■ What to produce
Repeat the listing in full, word for word.

■ Information shown
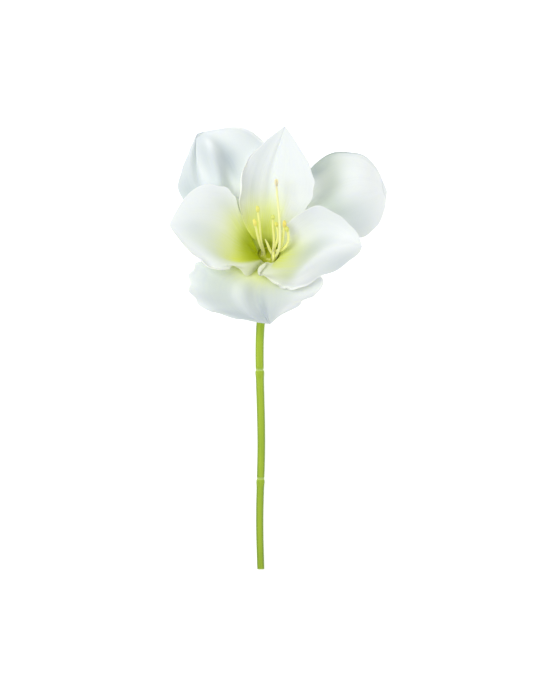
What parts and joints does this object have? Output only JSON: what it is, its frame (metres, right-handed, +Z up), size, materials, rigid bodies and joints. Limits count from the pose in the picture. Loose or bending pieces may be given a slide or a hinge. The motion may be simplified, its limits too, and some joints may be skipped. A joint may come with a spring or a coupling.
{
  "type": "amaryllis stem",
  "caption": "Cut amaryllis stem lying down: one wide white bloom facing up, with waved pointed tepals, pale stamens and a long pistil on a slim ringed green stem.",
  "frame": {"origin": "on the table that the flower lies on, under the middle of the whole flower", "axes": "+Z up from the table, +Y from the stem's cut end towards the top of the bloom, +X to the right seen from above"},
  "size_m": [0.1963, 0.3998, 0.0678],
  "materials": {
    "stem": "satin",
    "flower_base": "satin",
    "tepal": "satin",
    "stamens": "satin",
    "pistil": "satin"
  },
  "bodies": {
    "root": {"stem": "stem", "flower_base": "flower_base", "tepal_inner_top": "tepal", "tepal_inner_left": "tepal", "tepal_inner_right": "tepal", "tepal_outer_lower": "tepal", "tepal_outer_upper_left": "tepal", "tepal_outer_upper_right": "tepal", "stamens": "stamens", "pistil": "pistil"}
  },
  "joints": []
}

■ Answer to this problem
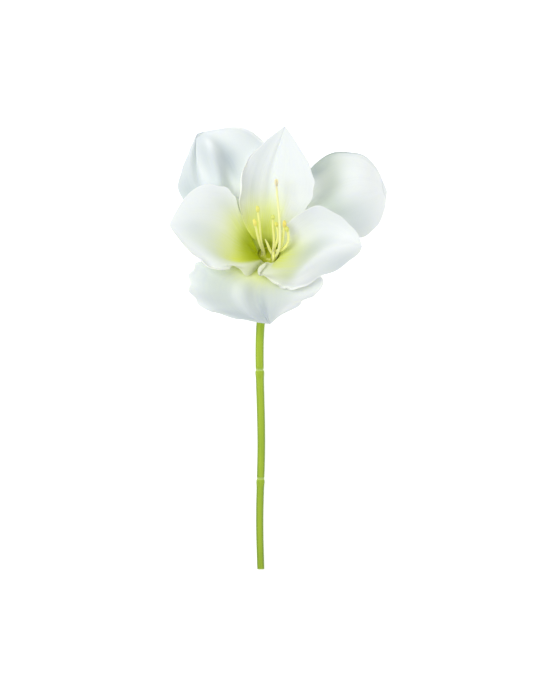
What parts and joints does this object have? Output only JSON: what it is, its frame (metres, right-handed, +Z up), size, materials, rigid bodies and joints. Limits count from the pose in the picture. Loose or bending pieces may be given a slide or a hinge. The motion may be simplified, its limits too, and some joints may be skipped. A joint may come with a spring or a coupling.
{
  "type": "amaryllis stem",
  "caption": "Cut amaryllis stem lying down: one wide white bloom facing up, with waved pointed tepals, pale stamens and a long pistil on a slim ringed green stem.",
  "frame": {"origin": "on the table that the flower lies on, under the middle of the whole flower", "axes": "+Z up from the table, +Y from the stem's cut end towards the top of the bloom, +X to the right seen from above"},
  "size_m": [0.1963, 0.3998, 0.0678],
  "materials": {
    "stem": "satin",
    "flower_base": "satin",
    "tepal": "satin",
    "stamens": "satin",
    "pistil": "satin"
  },
  "bodies": {
    "root": {"stem": "stem", "flower_base": "flower_base", "tepal_inner_top": "tepal", "tepal_inner_left": "tepal", "tepal_inner_right": "tepal", "tepal_outer_lower": "tepal", "tepal_outer_upper_left": "tepal", "tepal_outer_upper_right": "tepal", "stamens": "stamens", "pistil": "pistil"}
  },
  "joints": []
}